Amazon Web Services shot down reports of connections to the Russians as it bids for a Pentagon contract to store highly-sensitive military data in the cloud.
A BBC report highlighted a relationship between AWS and the C5 Group, which it alleged had links to the Russian billionaire oligarch Viktor Vekselberg, whom the U.S. has sanctioned. C5 denied any connection to Vekselberg.
However, after an investigation by the BBC's complaints unit, its story was taken down in August this year after what it described as a "serious lapse in editorial judgment."
Vekselberg is close to Russian President Vladimir Putin. He was questioned in Robert Mueller's investigation into Russian interference in the 2016 election, and possible coordination between the Trump campaign and the Kremlin.
AWS is the leading bidder for the Pentagon's Joint Enterprise Defence Infrastructure contract, worth $10 billion. JEDI will be the single cloud in which nearly all U.S. military data, including top-secret information, will be stored in the future. The military believes this will give it an edge over enemies.
An AWS spokeswoman told Newsweek that C5 had never been, and never would be, involved in JEDI in any way.
She also said AWS's work with C5 is on two start-up accelerator projects, one in Washington, D.C., and one in Bahrain.
Accelerators are schemes to help start-ups grow, offering education, mentoring, access to investors and other support for young businesses.
The two projects in which C5 is involved are handled by AWS Activate, which helps start-ups use its services. And the two subsidiaries of the C5 Group that are involved are investment firms, C5 Capital and C5 Accelerate, the AWS spokeswoman said.
According to C5 Accelerate's website, it is "developing a Cloud Accelerator Cluster in Europe, the Middle East, Africa and the United States, alongside Amazon Web Services.
"Its mission is to accelerate best-of-breed start-ups to meet the growth opportunity being created by the geographic expansion of AWS, the world's leading cloud computing platform."
In Washington, AWS and C5 Accelerate work together on the PeaceTech Accelerator, which said it "provides the mentorship and training needed to scale both for and not-for-profit peace-tech initiatives rapidly, securely and cost-effectively.
"Startups are selected based on their ability to produce innovative technologies that manage, mitigate, predict, or prevent conflict and promote sustainable peace."
In its report, the BBC mapped out the connections between C5 and Kremlin-linked Russians that it claimed could form the basis of security concerns over JEDI.
But the BBC's editorial complaints unit found that its article "did not justify the clear impression that the relationship between AWS and C5 Group did create a threat to US national security in the event AWS were to be awarded the JEDI contract."
The broadcaster also reported that Andre Pienaar, who founded C5 in 2014 and still runs it, managed Vekselberg's investment portfolio in South Africa.

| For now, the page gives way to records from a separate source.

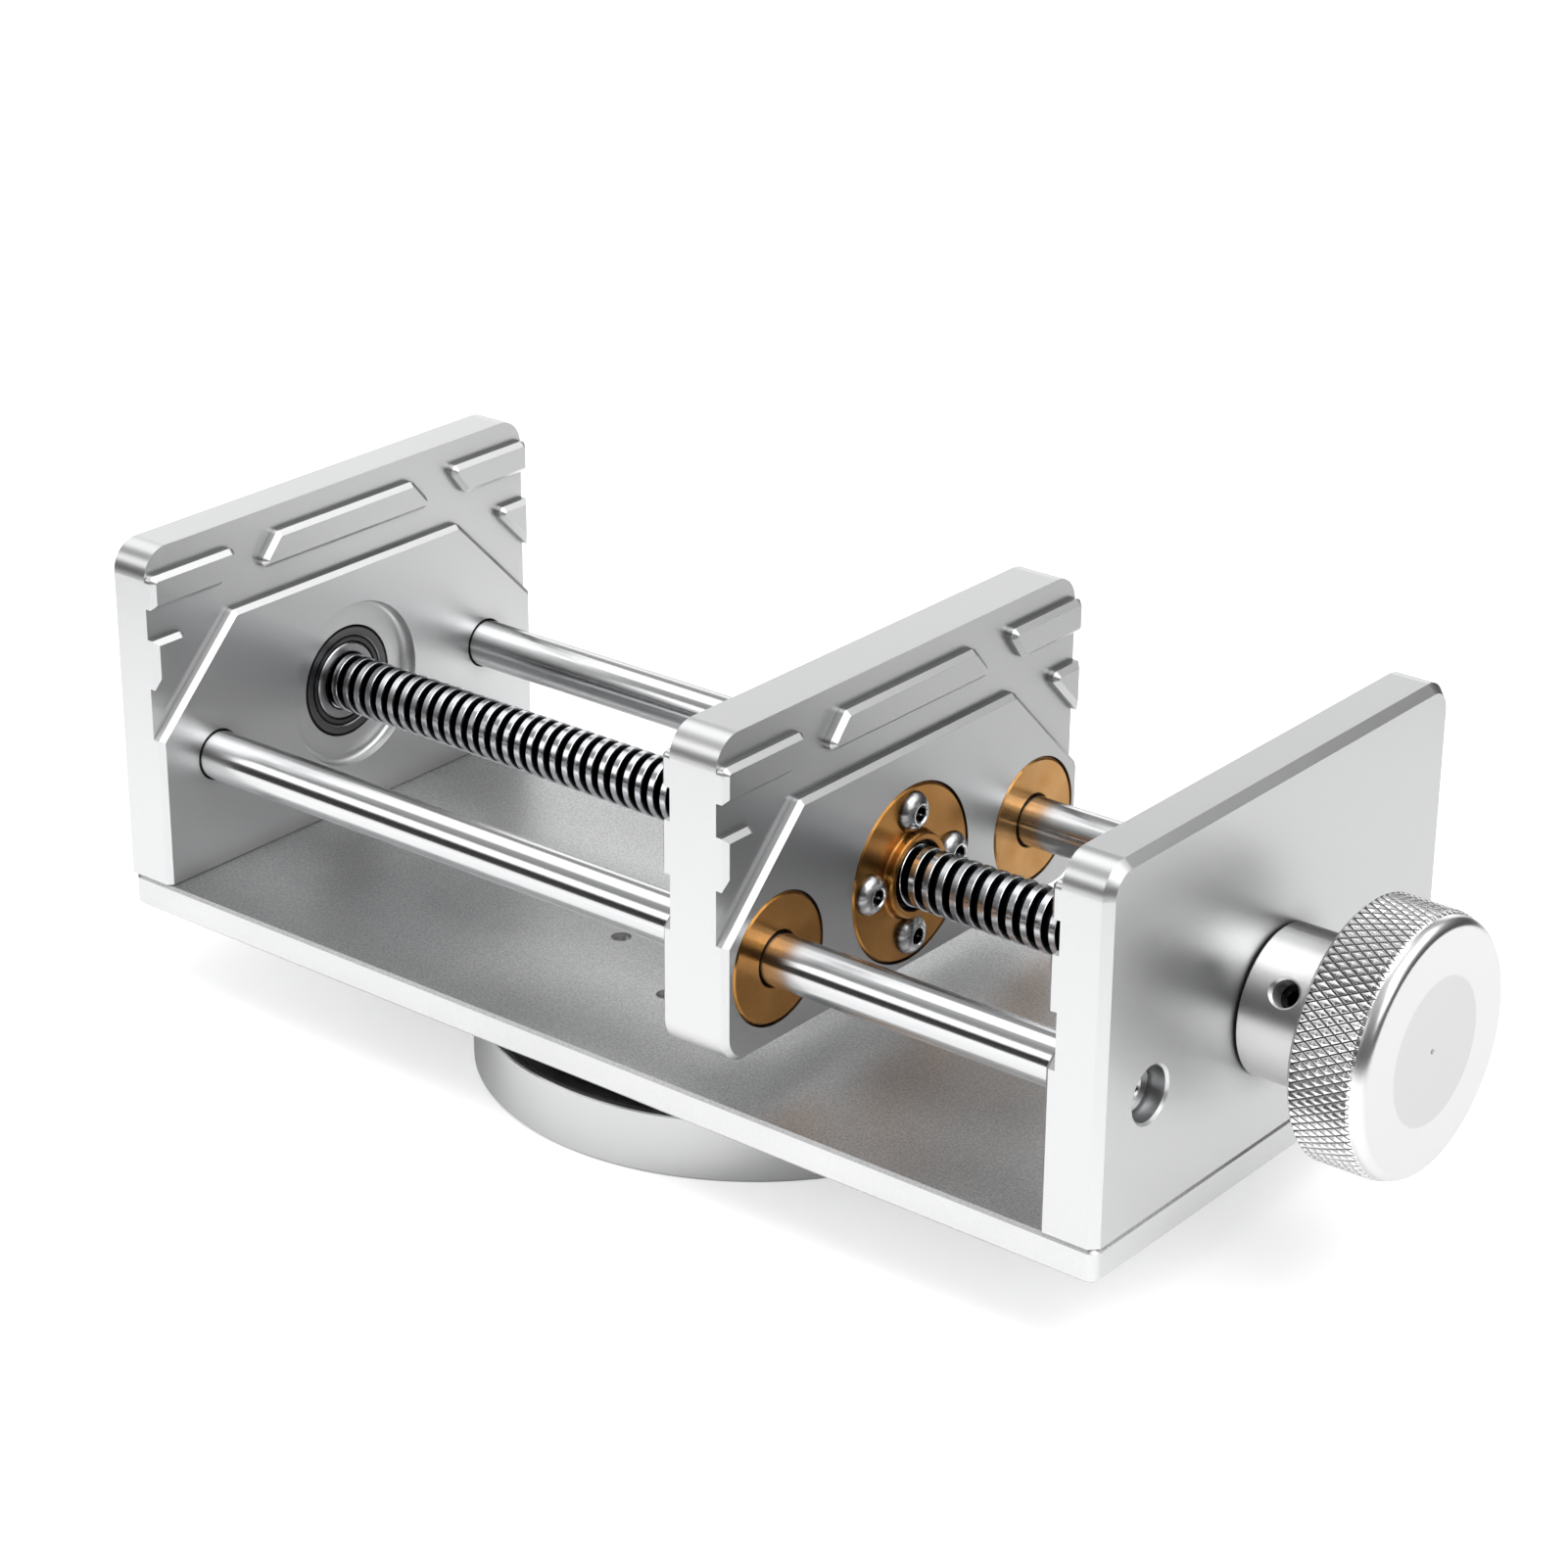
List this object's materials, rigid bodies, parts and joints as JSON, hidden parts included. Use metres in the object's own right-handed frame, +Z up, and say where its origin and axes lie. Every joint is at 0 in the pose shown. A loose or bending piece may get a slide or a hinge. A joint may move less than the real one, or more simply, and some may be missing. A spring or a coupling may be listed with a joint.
{
  "type": "mini bench vise",
  "caption": "Small swivelling bench vise with a screw-driven jaw that slides on guide rods between two upright plates, turned by a knurled knob.",
  "frame": {"origin": "centre of the round foot's underside, on the swivel axis, at bench level", "axes": "+Z up, along the swivel axis; +X along the lead screw from the fixed jaw to the knob; +Y across the jaws, to the left when seen from the knob's end"},
  "size_m": [0.2671, 0.11, 0.0922],
  "materials": {
    "aluminium": "satin, bead-blasted and clear anodised",
    "bronze": "satin, turned, slightly browned",
    "chrome_rod": "ground and hard chromed",
    "screw_steel": "bright, cut thread",
    "steel_fastener": "satin stainless",
    "bearing_steel": "ground",
    "bearing_shield": "pressed sheet, dark",
    "black_metal": "black anodised, matt",
    "black_polymer": "matt"
  },
  "bodies": {
    "foot": {"swivel_base": "aluminium", "turntable_thrust_ring": "black_polymer", "pivot_thrust_washer": "bronze"},
    "frame": {"pivot_hub": "steel_fastener", "pivot_screw": "steel_fastener", "turntable": "black_metal", "turntable_screws": "steel_fastener", "base_plate": "aluminium", "fixed_jaw": "aluminium", "fixed_jaw_screws": "steel_fastener", "end_plate": "aluminium", "end_plate_screws": "steel_fastener", "guide_rod_front": "chrome_rod", "guide_rod_rear": "chrome_rod", "rod_screws_fixed_jaw": "steel_fastener", "rod_screws_end_plate": "steel_fastener", "rear_bearing_outer_ring": "bearing_steel", "rear_bearing_balls": "bearing_steel", "rear_bearing_shields": "bearing_shield", "front_bearing_outer_ring": "bearing_steel", "front_bearing_balls": "bearing_steel", "front_bearing_shields": "bearing_shield"},
    "jaw": {"moving_jaw": "aluminium", "lead_nut": "bronze", "nut_screws": "steel_fastener", "bush_front": "bronze", "bush_rear": "bronze"},
    "screw": {"lead_screw": "screw_steel", "thrust_spacer": "steel_fastener", "knob": "aluminium", "knob_set_screw": "steel_fastener", "rear_bearing_inner_ring": "bearing_steel", "front_bearing_inner_ring": "bearing_steel"}
  },
  "joints": [
    {"name": "swivel", "type": "hinge", "parent": "foot", "child": "frame", "pos_m": [0, 0, 0], "axis": [0, 0, 1], "continuous": true},
    {"name": "screw_spin", "type": "hinge", "parent": "frame", "child": "screw", "pos_m": [0, 0, 0.0485], "axis": [1, 0, 0], "range_deg": [-7426.7, 14604]},
    {"name": "jaw_slide", "type": "slide", "parent": "frame", "child": "jaw", "axis": [1, 0, 0], "range_m": [-0.1288, 0.0655]}
  ],
  "couplings": [
    {"joint": "jaw_slide", "follows": "screw_spin", "m_per_rad": -0.00050532}
  ]
}
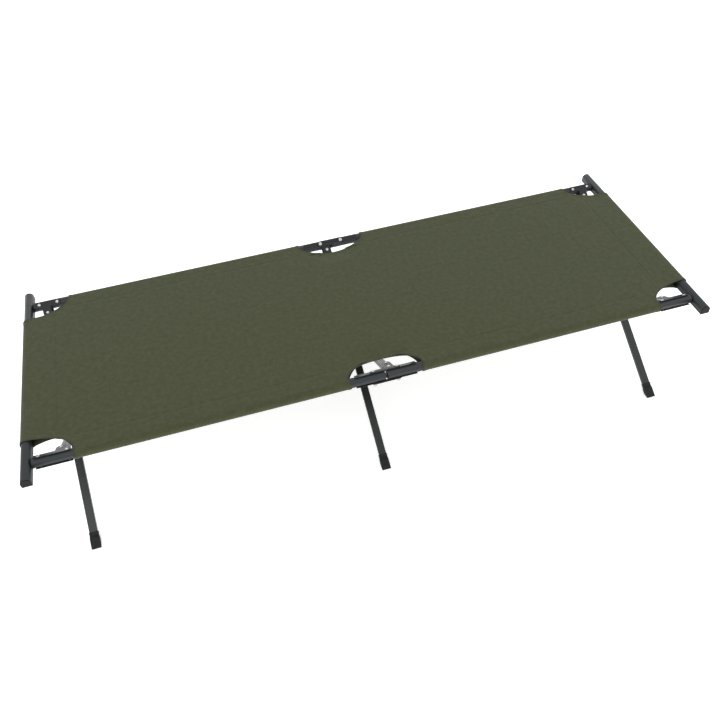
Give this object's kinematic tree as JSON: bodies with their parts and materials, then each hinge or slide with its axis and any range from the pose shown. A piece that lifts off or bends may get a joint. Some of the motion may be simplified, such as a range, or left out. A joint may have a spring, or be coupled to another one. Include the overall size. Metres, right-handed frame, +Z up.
{
  "type": "folding stretcher bed",
  "caption": "Folding field stretcher bed: taut cloth on two hinged side rails and two end bars, held up by crossed legs with rubber feet.",
  "frame": {"origin": "on the ground, under the middle of the bed", "axes": "+X along the bed's length, +Y from the front rail to the back rail, +Z up"},
  "size_m": [1.8996, 0.702, 0.4075],
  "materials": {
    "cloth": "olive drab woven polyester canvas",
    "rail_paint": "satin dark green-black powder coat",
    "leg_paint": "semi-gloss dark green-black paint",
    "black_steel": "satin black powder coat",
    "zinc_steel": "bright zinc plate",
    "rubber": "moulded matt rubber",
    "plastic": "moulded black plastic"
  },
  "bodies": {
    "front_hinge": {"front_hinge_links": "black_steel", "front_hinge_bolts": "zinc_steel", "front_hinge_nuts": "zinc_steel", "middle_cover": "cloth"},
    "front_left": {"front_left_rail": "rail_paint", "front_left_rail_plug": "plastic", "front_left_hinge_ears": "black_steel", "front_left_ear_rivets": "zinc_steel", "front_left_leg_plates": "black_steel", "front_left_plate_rivets": "zinc_steel", "left_cover": "cloth"},
    "front_left_leg": {"front_left_leg": "leg_paint", "front_left_crossing_bolt": "zinc_steel", "front_left_foot": "rubber"},
    "front_right": {"front_right_rail": "rail_paint", "front_right_rail_plug": "plastic", "front_right_hinge_ears": "black_steel", "front_right_ear_rivets": "zinc_steel", "front_right_leg_plates": "black_steel", "front_right_plate_rivets": "zinc_steel", "right_cover": "cloth"},
    "front_right_leg": {"front_right_leg": "leg_paint", "front_right_crossing_bolt": "zinc_steel", "front_right_foot": "rubber"},
    "front_middle_leg": {"front_middle_leg": "leg_paint", "front_middle_crossing_bolt": "zinc_steel", "front_middle_foot": "rubber"},
    "back_hinge": {"back_hinge_links": "black_steel", "back_hinge_bolts": "zinc_steel", "back_hinge_nuts": "zinc_steel"},
    "back_left": {"back_left_rail": "rail_paint", "back_left_rail_plug": "plastic", "back_left_hinge_ears": "black_steel", "back_left_ear_rivets": "zinc_steel", "back_left_leg_plates": "black_steel", "back_left_plate_rivets": "zinc_steel"},
    "back_left_leg": {"back_left_leg": "leg_paint", "back_left_crossing_bolt": "zinc_steel", "back_left_foot": "rubber"},
    "back_right": {"back_right_rail": "rail_paint", "back_right_rail_plug": "plastic", "back_right_hinge_ears": "black_steel", "back_right_ear_rivets": "zinc_steel", "back_right_leg_plates": "black_steel", "back_right_plate_rivets": "zinc_steel"},
    "back_right_leg": {"back_right_leg": "leg_paint", "back_right_crossing_bolt": "zinc_steel", "back_right_foot": "rubber"},
    "back_middle_leg": {"back_middle_leg": "leg_paint", "back_middle_crossing_bolt": "zinc_steel", "back_middle_foot": "rubber"},
    "left_end_bar": {"left_end_bar": "rail_paint", "left_end_bar_plugs": "plastic"},
    "right_end_bar": {"right_end_bar": "rail_paint", "right_end_bar_plugs": "plastic"}
  },
  "joints": [
    {"name": "fold", "type": "hinge", "parent": "front_hinge", "child": "back_hinge", "pos_m": [0, 0, 0.2046], "axis": [1, 0, 0], "range_deg": [0, 108], "deforming": ["left_cover", "right_cover", "middle_cover"]},
    {"name": "front_left_rail_fold", "type": "hinge", "parent": "front_hinge", "child": "front_left", "pos_m": [-0.033, -0.2935, 0.388], "axis": [0, 0.5299, 0.848], "range_deg": [0, 90]},
    {"name": "front_left_leg_swing", "type": "hinge", "parent": "front_left", "child": "front_left_leg", "pos_m": [-0.85, -0.26975, 0.37316], "axis": [0, -0.5299, -0.848], "range_deg": [0, 89.5]},
    {"name": "front_right_rail_fold", "type": "hinge", "parent": "front_hinge", "child": "front_right", "pos_m": [0.033, -0.2935, 0.388], "axis": [0, -0.5299, -0.848], "range_deg": [0, 90]},
    {"name": "front_right_leg_swing", "type": "hinge", "parent": "front_right", "child": "front_right_leg", "pos_m": [0.85, -0.26975, 0.37316], "axis": [0, 0.5299, 0.848], "range_deg": [0, 89.5]},
    {"name": "front_middle_leg_swing", "type": "hinge", "parent": "front_right", "child": "front_middle_leg", "pos_m": [0.016, -0.24771, 0.35938], "axis": [0, -0.5299, -0.848], "range_deg": [0, 85]},
    {"name": "back_left_rail_fold", "type": "hinge", "parent": "back_hinge", "child": "back_left", "pos_m": [-0.033, 0.2935, 0.388], "axis": [0, 0.5299, -0.848], "range_deg": [0, 90]},
    {"name": "back_left_leg_swing", "type": "hinge", "parent": "back_left", "child": "back_left_leg", "pos_m": [-0.882, 0.26975, 0.37316], "axis": [0, -0.5299, 0.848], "range_deg": [0, 89.5]},
    {"name": "back_middle_leg_swing", "type": "hinge", "parent": "back_left", "child": "back_middle_leg", "pos_m": [-0.016, 0.24771, 0.35938], "axis": [0, 0.5299, -0.848], "range_deg": [0, 85]},
    {"name": "back_right_rail_fold", "type": "hinge", "parent": "back_hinge", "child": "back_right", "pos_m": [0.033, 0.2935, 0.388], "axis": [0, -0.5299, 0.848], "range_deg": [0, 90]},
    {"name": "back_right_leg_swing", "type": "hinge", "parent": "back_right", "child": "back_right_leg", "pos_m": [0.882, 0.26975, 0.37316], "axis": [0, 0.5299, -0.848], "range_deg": [0, 89.5]},
    {"name": "left_end_bar_stow", "type": "hinge", "parent": "front_left", "child": "left_end_bar", "pos_m": [-0.907, -0.353, 0.388], "axis": [0, 0, 1], "range_deg": [0, 270]},
    {"name": "right_end_bar_stow", "type": "hinge", "parent": "back_right", "child": "right_end_bar", "pos_m": [0.907, 0.353, 0.388], "axis": [0, 0, 1], "range_deg": [0, 270]}
  ],
  "couplings": [
    {"joint": "front_left_rail_fold", "follows": "fold", "ratio": 0.83333},
    {"joint": "front_left_leg_swing", "follows": "fold", "ratio": 0.8287},
    {"joint": "front_right_rail_fold", "follows": "fold", "ratio": 0.83333},
    {"joint": "front_right_leg_swing", "follows": "fold", "ratio": 0.8287},
    {"joint": "back_left_rail_fold", "follows": "fold", "ratio": 0.83333},
    {"joint": "back_left_leg_swing", "follows": "fold", "ratio": 0.8287},
    {"joint": "back_middle_leg_swing", "follows": "front_middle_leg_swing", "ratio": 1},
    {"joint": "back_right_rail_fold", "follows": "fold", "ratio": 0.83333},
    {"joint": "back_right_leg_swing", "follows": "fold", "ratio": 0.8287},
    {"joint": "left_end_bar_stow", "follows": "fold", "ratio": 2.5},
    {"joint": "right_end_bar_stow", "follows": "fold", "ratio": 2.5}
  ]
}
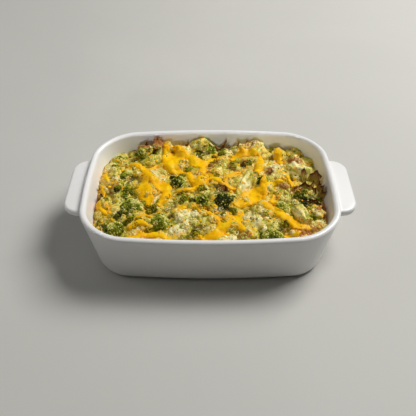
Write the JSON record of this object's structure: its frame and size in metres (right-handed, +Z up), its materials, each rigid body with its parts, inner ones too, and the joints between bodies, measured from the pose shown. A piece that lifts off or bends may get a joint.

But a spokesman for Pienaar told Newsweek he had never worked for Vekselberg or received any money from him.
A C5 subsidiary called C5 Razor Bidco counts Vladimir Kuznetsoz as one of its shareholders and directors, the BBC reported. He has close ties to Vekselberg.
Kuznetsov has been a director of different Vekselberg companies since the late 1990s, including Renova Group, Sulzer and Tyumen Oil Company.
But in a statement, C5 Capital said: "Vladimir Kuznetsov was a minority co-investor in his own right in a European enterprise software company that C5 invested in through C5 Razor Bidco in August 2015, a transparent U.K. company established specifically for this purpose."
The AWS spokeswoman said AWS has nothing to do with C5 Razor Bidco.
C5 Capital reiterated that neither it "nor any of its portfolio companies are involved in bidding or lobbying for the U.S. Department of Defense's Jedi contract."
The statement continued: "Viktor Vekselberg is not and has never been an investor in C5 Capital, any of its investment funds, or portfolio companies, either directly or indirectly... All C5's investors and co-investors are subject to extensive and regular due diligence led by our Senior Independent Board Director."
The Pentagon told the BBC it would not comment or disclose information about the companies bidding for its JEDI contract.
This article was updated to include comments by C5 and the results of an investigation by the BBC's complaints unit into its story, which was taken down. The headline was also updated and elements of the article clarified.